Ambivalent Souls
Verse translation of Alexander Pushkin's Eugene Onegin with original stanzas, rhymes, and reflections.
"To put 5541 lines of Pushkin’s fast-moving iambic tetrameter into English verse; to reproduce in the short-winded monosyllables, disyllables and trisyllables of English the demanding yet infinitely adaptable Onegin stanza (aBaBccDDeFFeGG) which gets its aesthetic charge from Russian’s free-flowing polysyllables — that would be a challenge even for the most experienced translators. (Vladimir Nabokov gave up and damned anyone who would try.) However for a translator relatively new to Russian (like Tanner), this is audacious, if not insane on its face.

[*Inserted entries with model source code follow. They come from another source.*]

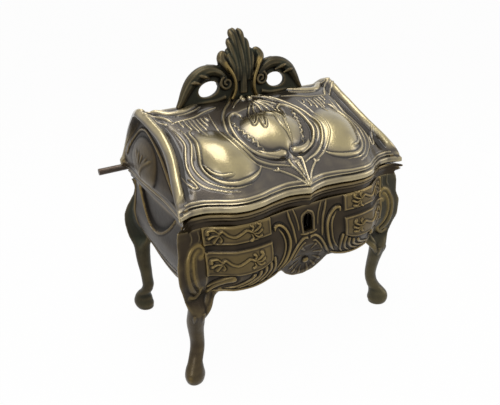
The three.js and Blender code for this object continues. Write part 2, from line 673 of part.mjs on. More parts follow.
function extrudeUp(outline, fromZ, toZ, holes = []) {
  const shape = new THREE.Shape(outline.map(([x, y]) => new THREE.Vector2(x, y)));
  holes.forEach((hole) => shape.holes.push(hole));
  const geometry = new THREE.ExtrudeGeometry(shape, { depth: toZ - fromZ, bevelEnabled: false, curveSegments: 6 });
  return geometry.translate(0, 0, fromZ);
}

function basePlate() {
  const z = plateBottom;
  const cornerX = postInnerX - 2 * jointGap;
  const cornerY = postInnerY - 2 * jointGap;
  const clear = castWall + jointGap;
  const outline = [];
  for (let i = 0; i <= 16; i += 1) {
    const x = -cornerX + (2 * cornerX * i) / 16;
    outline.push([x, Math.max(frontFace(x, z), frontFace(x, z + plateThickness)) + clear + 0.2]);
  }
  outline.push([cornerX, -cornerY]);
  for (let i = 0; i <= 4; i += 1) {
    const y = cornerY * (i / 2 - 1);
    outline.push([sideFace(y, z) - clear, y]);
  }
  outline.push([cornerX, cornerY], [cornerX, backFace(z) - clear], [-cornerX, backFace(z) - clear], [-cornerX, cornerY]);
  for (let i = 0; i <= 4; i += 1) {
    const y = cornerY * (1 - i / 2);
    outline.push([-sideFace(y, z) + clear, y]);
  }
  outline.push([-cornerX, -cornerY]);
  const plate = extrudeUp(outline, z, z + plateThickness);
  const holes = corners().map(([x, y]) => roundAlongZ(baseScrewRadius + screwClearance, z - 1, z + plateThickness + 1, x, y));
  return combine(plate, [], holes);
}

function corners() {
  return [[-1, -1], [1, -1], [-1, 1], [1, 1]].map(([x, y]) => [x * baseScrewX, y * baseScrewY]);
}

// screw with a flat cheese head, its shank along +Z from the head's flat face at the origin
function screw(radius, length) {
  const profile = [[0, -screwHeadHeight], [radius * 1.6, -screwHeadHeight], [radius * 1.8, 0], [radius, 0], [radius, length], [0, length]];
  const geometry = new THREE.LatheGeometry(profile.map(([r, z]) => new THREE.Vector2(r, z)), 8);
  geometry.rotateX(Math.PI / 2);
  return facingOut(mergeVertices(geometry));
}

// Lid

// point of the lid's front at x and any share of the way up to the ridge
function lidFrontAt(x, share, out) {
  const rows = lidRows.filter((row) => row.side < 0);
  const above = Math.max(1, rows.findIndex((row) => row.share >= share && row.share > 0));
  const [low, high] = [rows[above - 1], rows[above]];
  const t = (share - low.share) / (high.share - low.share);
  const row = { side: -1 };
  for (const key of ['share', 'height', 'inset', 'halfWidth']) row[key] = THREE.MathUtils.lerp(low[key], high[key], t);
  return lidPoint(x, row, out);
}

// a cast line on both halves of the lid's front, thickest in its middle
function lidLine(points, radius) {
  const outOfLid = new THREE.Vector3(0, -1, 1).normalize();
  return [-1, 1].map((side) => {
    const path = points.map(([x, share]) => lidFrontAt(side * x, share, 0));
    return bar(path, (t) => radius * (0.7 + 1.2 * t * (1 - t)), 4, outOfLid);
  });
}

function lidDome() {
  const columnCount = lidColumns(60).length - 1;
  const sheet = (offset) => (i, j) => {
    const row = lidRows[j];
    return lidPoint(lidColumns(row.halfWidth)[i], row, offset);
  };
  const base = plateBetween(sheet(0), sheet(-castWall), columnCount, lidRows.length - 1);
  const cut = [hingeBore(), ...knuckleSpans(true).map(knuckleNotch)];
  for (const side of [-1, 1]) cut.push(roundAlongZ(crestScrewRadius + screwClearance, 120, 150, side * crestScrewX, ridgeY));
  const lines = [[LID_FRAME, 1.3], [LID_STEM, 0.9], [LID_LIP, 1.8], [BULGE_RING, 0.9], [RIDGE_LEAF, 1.5]];
  const added = lines.flatMap(([points, radius]) => lidLine(points, radius));
  return combine(base, [...added, ...knuckleSpans(false).map(knuckle)], cut);
}

const lidHalfWidthAt = through(LID_FRONT_ROWS.map(([, height, , halfWidth]) => [height, halfWidth]));

function lidEndX(y, z) {
  const height = (z - lidBottom) / lidScale;
  if (height < 4) return lidSide(y) - (height < 0.5 ? 0.9 : 0);
  const away = ((y - 3) / 40) ** 2 + ((height - 14) / 22) ** 2;
  return lidHalfWidthAt(height) - 2.8 + 3 * Math.max(0, 1 - away);
}

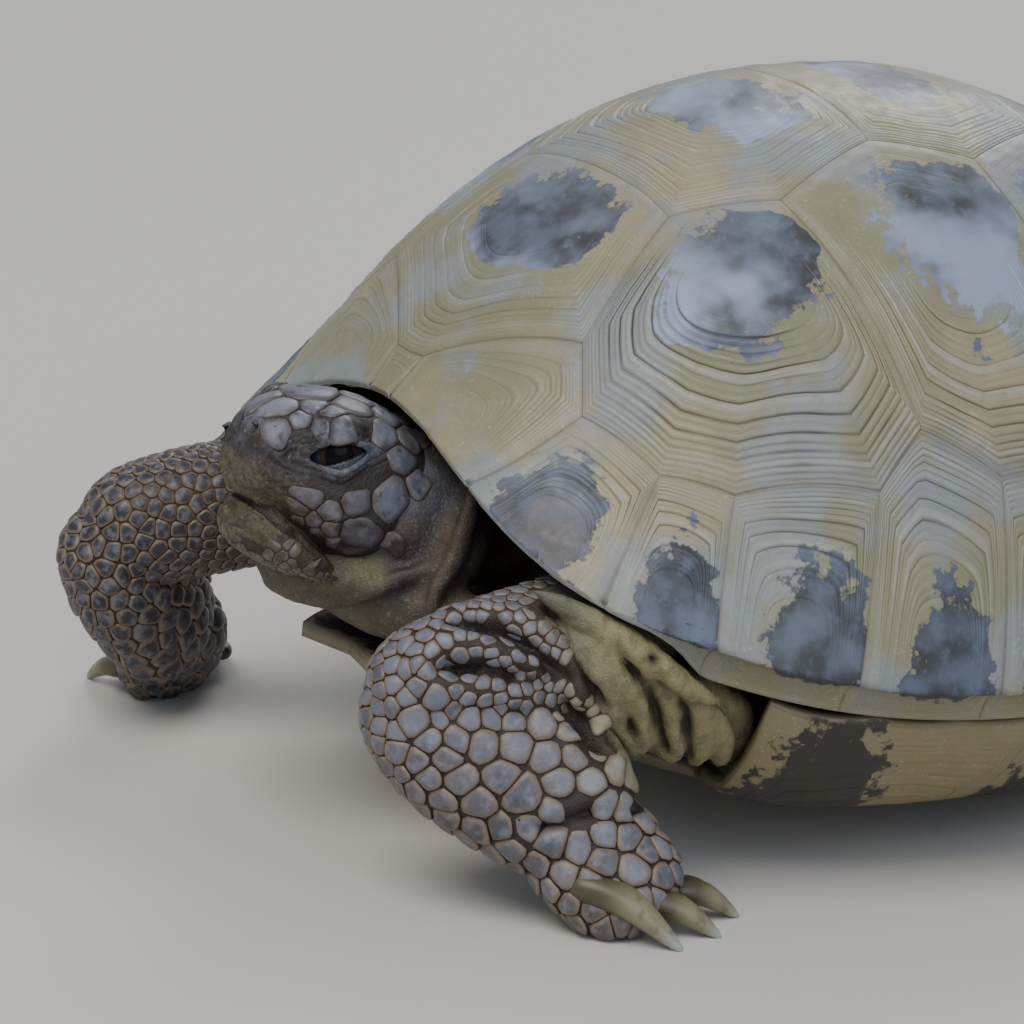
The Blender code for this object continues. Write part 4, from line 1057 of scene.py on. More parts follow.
@dataclass(frozen=True)
class Length:
    """A rounded length of flesh: oval sections along a curve, in metres."""

    spine: tuple[tuple[float, float, float], ...]
    wide: tuple[float, ...]
    deep: tuple[float, ...]
    broad: tuple[float, float, float]
    bluntness: float = 4.0
    facets: tuple[int, int] = (44, 30)

    def rule(self, shrink: float = 0.0) -> Surface:
        """Placing rule of the length's surface, drawn in by a depth."""
        def place(share: np.ndarray, angle: np.ndarray) -> np.ndarray:
            """Point of the surface in the frame."""
            run = 0.5 - 0.5 * np.cos(share * math.pi)
            _, across, over = self.axes(run)
            cap = np.maximum(1.0 - np.abs(2.0 * run - 1.0) ** self.bluntness, 0.0) ** 0.5
            wide = np.maximum(curve(self.wide, run) - shrink, 0.0002) * cap * np.cos(angle)
            deep = np.maximum(curve(self.deep, run) - shrink, 0.0002) * cap * np.sin(angle)
            centre = curve(self.spine, run) + FLESH_SHIFT
            return centre + across * wide[:, None] + over * deep[:, None]

        return place

    def axes(self, run: np.ndarray) -> tuple[np.ndarray, np.ndarray, np.ndarray]:
        """Directions along, across and over the length at shares of its run."""
        ahead = curve(self.spine, np.minimum(run + 0.02, 1.0))
        behind = curve(self.spine, np.maximum(run - 0.02, 0.0))
        axis = units(ahead - behind)
        broad = np.array(self.broad)
        across = units(broad - axis * (axis @ broad)[:, None])
        return axis, across, np.cross(axis, across)

    def mesh(self, shrink: float = 0.0) -> bpy.types.Mesh:
        """The length as a closed mesh."""
        return ball(*self.facets, self.rule(shrink))

    def measure(self, points: np.ndarray) -> tuple[np.ndarray, np.ndarray, np.ndarray]:
        """Where points lie on the length.

        Args:
            points: Places in the frame.

        Returns:
            Share along the run, distance from the axis in radii, angle round it.
        """
        runs = np.linspace(0.0, 1.0, 49)
        spine = curve(self.spine, runs) + FLESH_SHIFT
        apart = ((points[:, None, :] - spine[None]) ** 2).sum(axis=2)
        near = np.argmin(apart, axis=1)
        _, across, over = self.axes(runs)
        way = points - spine[near]
        x = np.einsum("ij,ij->i", way, across[near])
        y = np.einsum("ij,ij->i", way, over[near])
        wide, deep = curve(self.wide, runs)[near], curve(self.deep, runs)[near]
        radii = np.sqrt(apart[np.arange(len(points)), near]) / np.sqrt(wide * deep)
        return runs[near], radii, np.arctan2(y / deep, x / wide)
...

Then, setting about his work, he makes an even more consequential decision: into the interstices of the text, into the dropped lines and the cancelled stanzas that are a structural feature of Pushkin’s novel, into the metrical spaces opened up by translating long Russian words into short English ones, he will write himself and the story of this translation... Robert Tanner found Pushkin, and he responded with this translation. Obligated, like any translator, to know what the original says, but like any good translator, never bound by it, he audaciously writes himself into Pushkin’s text, and far from making Pushkin into something he isn’t, he makes Pushkin into something he is."